O sargento Josias era muito cortês comigo, chamava-me de
professor ( eu já era, tendo umas aulas no “Euclides da Cunha” e na
Associação de Ensino, e as dava até de farda), atribuía-me umas tarefas de
assistência a outros companheiros, de zona rural (ou quase). Às vésperas do
exame final, ele me disse que esperava muito de mim e eu não entendi bem por
quê. Quando chegou a hora da argüição oral, de enfrentar o examinador
(talvez primeiro-tenente), o homem me colocou em xeque:
-- Vou lhe fazer uma pergunta. Se acertar, eu me darei por
satisfeito. Um tiro de fuzil atinge mais rápido seu alvo no inverno ou no
verão?
Aquilo não constava do precário manual que usávamos, cuja
preocupação maior era a formação de um grupo de combate (atirador,
municiador, remuniciador e o resto que esqueci) ou o nome correto das peças
do fuzil Mauser, modelo brasileiro de 1908.

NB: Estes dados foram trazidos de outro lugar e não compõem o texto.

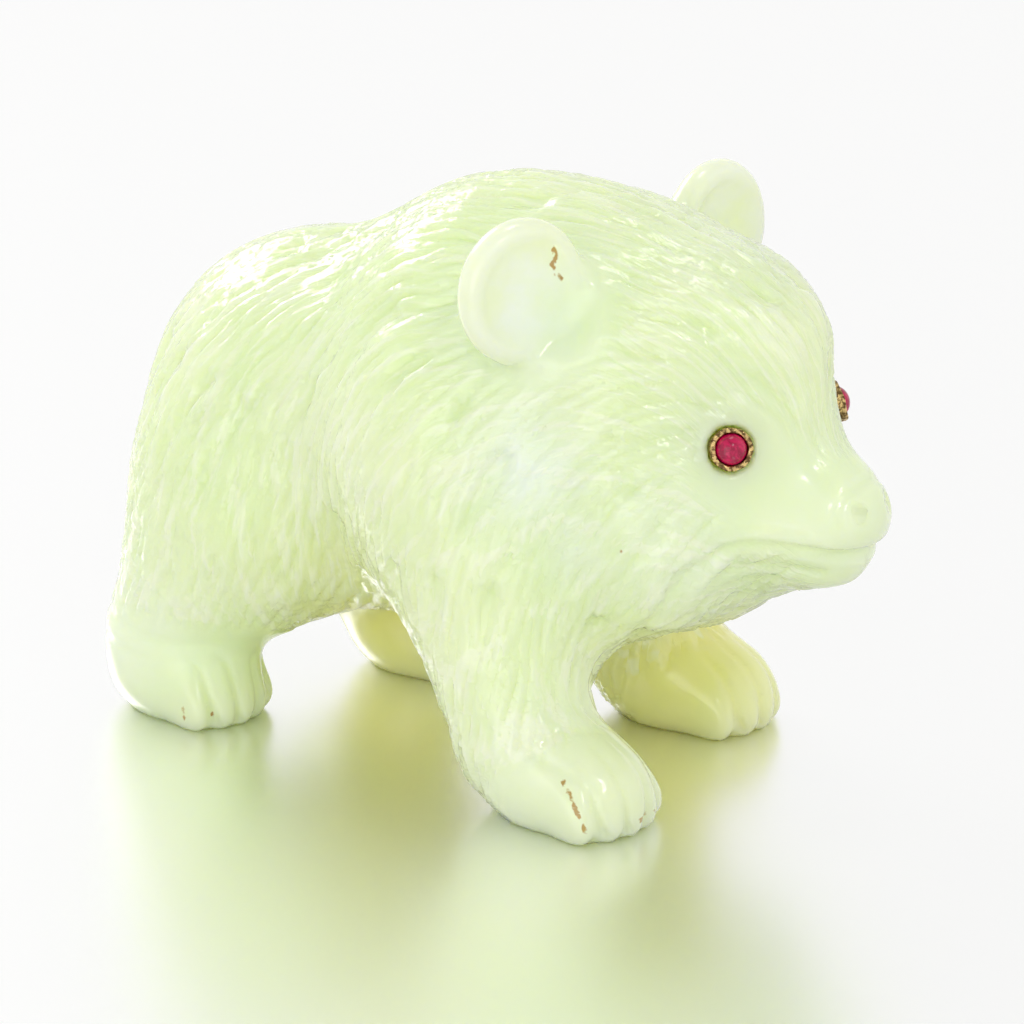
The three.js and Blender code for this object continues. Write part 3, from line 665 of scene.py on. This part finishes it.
def strokeDepths(points, samples, values):
    at, run, deep, wide = samples
    tree = KDTree(len(at))
    for i, place in enumerate(at):
        tree.insert(place, i)
    tree.balance()
    near = np.array([[found[1] for found in tree.find_n(place, values["nearest"])] for place in points])
    away = points[:, None] - at[near]
    along = (away * run[near]).sum(2, keepdims=True)
    aside = away - along * run[near]
    reach = np.linalg.norm(aside, axis=2)
    beside = np.abs(along[..., 0]) < values["sampleReach"]
    reach = np.where(beside, reach, 9) / wide[near]
    cut = deep[near] * np.clip(1 - reach, 0, 1) ** values["wall"]
    best = cut.argmax(1)
    rows = np.arange(len(points))
    return cut[rows, best], aside[rows, best] * (reach[rows, best] < values["drawReach"])[:, None]


samples = strokeSamples(strokeRows, furCuts)
_, drawAside = strokeDepths(points, samples, furCuts)
furry = (1 - bare) * ~onSole
points = points - drawAside * furCuts["draw"] * furry[:, None]
strokeDepth, _ = strokeDepths(points, samples, furCuts)
mainDepth = cutDepth(points, mainGrooves(mainCuts))
fineDepth = cutDepth(points, fineGrooves(fineLines, toeCuts))
flawDepth = cutDepth(points, flawLines(stoneFlaws))
strokeDepth *= furry
print("fur cut")

# A flow map for the finest hair lines: how far along the fur and across it each point is.
# The numbers that rise most evenly along the vectors are found by conjugate gradients.


def flowMap(points, edges, vectors, kept, rounds=500):
    a, b = edges[kept].T
    rise = (((vectors[a] + vectors[b]) / 2) * (points[b] - points[a])).sum(1)
    count = len(points)

    def spread(step):
        return np.bincount(b, step, count) - np.bincount(a, step, count)
    flow = np.zeros(count)
    rest = spread(rise)
    search, size = rest.copy(), rest @ rest
    for _ in range(rounds):
        pull = spread(search[b] - search[a])
        move = size / max(search @ pull, 1e-12)
        flow += move * search
        rest -= move * pull
        newSize = rest @ rest
        search = rest + search * (newSize / size)
        size = newSize
    return flow


way = tuftedWay(points, normals)
# the map across is left open under the belly, where the two sides' fur meets
underneath = (points[edges[:, 0], 1] * points[edges[:, 1], 1] <= 0) & (normals[edges[:, 0], 2] < 0.2)
hairAlong = flowMap(points, edges, way, np.ones(len(edges), bool))
hairAcross = flowMap(points, edges, np.cross(normals, way), ~underneath)
print("hair flow mapped")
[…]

Não sei se por sorte ou por me lembrar de alguma coisa das aulas
de Física do Dr. Juquita, arrisquei:
-- No verão.
-- E por quê?
-- Porque o calor expande o ar e diminui sua resistência.
Nada mais me foi perguntado.
O examinador cumpriu sua promessa. O sargento abriu seu melhor
sorriso nordestino. Eu dei graças a Deus por ter escapado da armadilha.